Although saying, “Native people lived in a world where there was no firm divide between the natural and the spirit world” seems to gloss things over, he qualifies that by saying, “a closer look at the Europeans shows that their rational behaviour was determined in part, by their non-rational spiritual beliefs” (32). In his notes, he clarifies his use of the word ‘spiritual’:

“Admittedly, the word ‘spiritual’ fits imperfectly, since the distinction between the spiritual and non-spiritual world probably did not exist in indigenous thinking, nor would it have for many Europeans at the time; it is an approximation, referring to the more ‘immaterial’ features of their world views” (n. 180).

Keep in mind, Lutz is not trying to undersell the strangeness of the Europeans to Indigenous people; but rather, emphasize that ‘spirituality’ contours the lens one looks at the world through.

In “Myth Understandings: First Contact, Over and Over Again,” Lutz points out that when “comparing indigenous and explorer accounts… we are asked to evaluate written versus oral traditions and then even more challenging, to decide between explanations based on different notions of what is real and what is imaginary” (2).

In other words, they are stories, told by people with different cultural lenses. But while the Indigenous may not have distinguished nature from spirit, the Europeans confused religion, science, and conquest.

The idea of divinity, or spirituality, is something that has been assumed in many cultures over time, going all the way back to pre-History. However, Abrahamic religions like Christianity are rather unique in assuming that there is One Almighty God that rules over everything, rather than individual deities or spirits that preside in different places. Therefore, Indigenous superstition was compared to “mythology” —the religions they replaced. Thus, it was considered “primitive,” according to “rational thought,” or Spencer’s “scientific knowledge” (for more on Spencer, see my second blog).

Colombus’ account of the “Indies” was largely coloured by his readings of Marco Polo, and Classical discussions of “the Other” by Pliny, Homer, and Herodotus (2). He may well have believed Raleigh’s Discovery of Guiana, if he lived during that time. Travel-books were all the rage in the 17th century, and they were marked by an outlandish fascination with the exotic–a winking “I was here, and you weren’t.”

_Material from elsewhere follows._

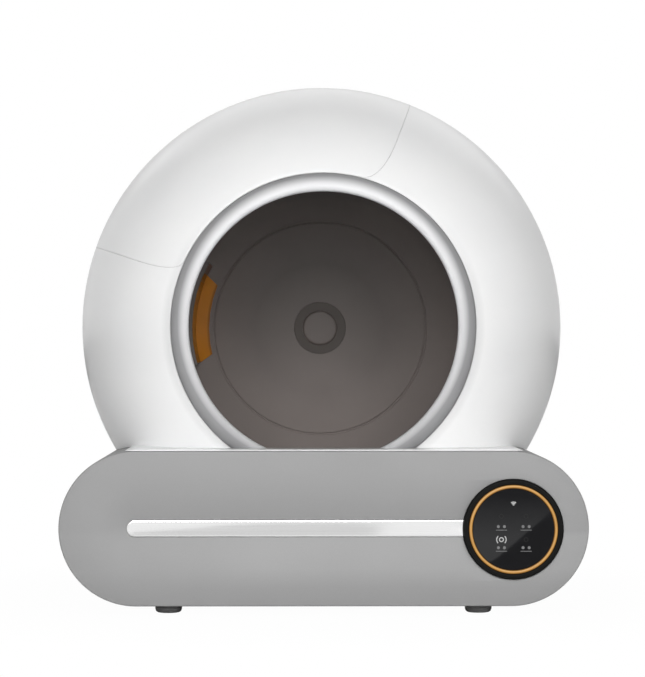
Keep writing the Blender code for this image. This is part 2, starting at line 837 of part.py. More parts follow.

Lutz argues “that the ‘rational European stories’ that pass for realist accounts, are in fact as rooted in a European mythology as others are in an indigenous ‘myth world'” (6). He illustrates that while different Indigenous groups became disillusioned with their original assumptions about the Europeans, even if they never quite distinguished imagination from reality, European nations stayed firm in their belief that they were superior. So, it is wrong to assume that he meant the Indigenous people were at fault when he said understanding their performances was “one of the most obvious difficulties” (32). Both participated in first contact, and the stories that arose, but “whether or not indigenous people thought of the Europeans as gods, European observers were hoping to see themselves in that role” (32).

If they were made in “God’s image,” the Natives were something “inferior.”

Now that is an assumption.

 


Works Cited:

Franey, Evan. “Examining the Intersection Between Orality and Literacy.” Liminal Space between Story and Literature. UBC Blogs, 22 May 2015. Web. 13 Jun. 2015.

Lutz, John. “First Contact as a Spiritual Performance: Encounters on the North American West Coast.” Myth and Memory: Rethinking Stories of Indigenous-European Contact. Ed. Lutz. Vancouver: University of British Columbia Press, 2007. 30-45. Web. 13 Jun. 2015.

Lutz, John. “Myth Understandings: First Contact, Over and Over Again.” Myth and Memory: Rethinking Stories of Indigenous-European Conflict. Ed. Lutz. Vancouver: University of British Columbia Press, 2007. 1-15. Web. 13 Jun. 2015.

Narr, Karl J. “Prehistoric religion.” Encyclopaedia Britannica. Encyclopaedia Britannica, n.d. Web. 13 Jun. 2015.

Raliegh, Walter. “The Discovery of Guiana” [full title: The discovery of the large, rich, and beautiful Empire of Guiana, with a relation of the great and golden city of Manoa (which the Spaniards call El Dorado)]. Gutenberg. Project Gutenberg, 7 Feb. 2013. Web. 13 Jun. 2015.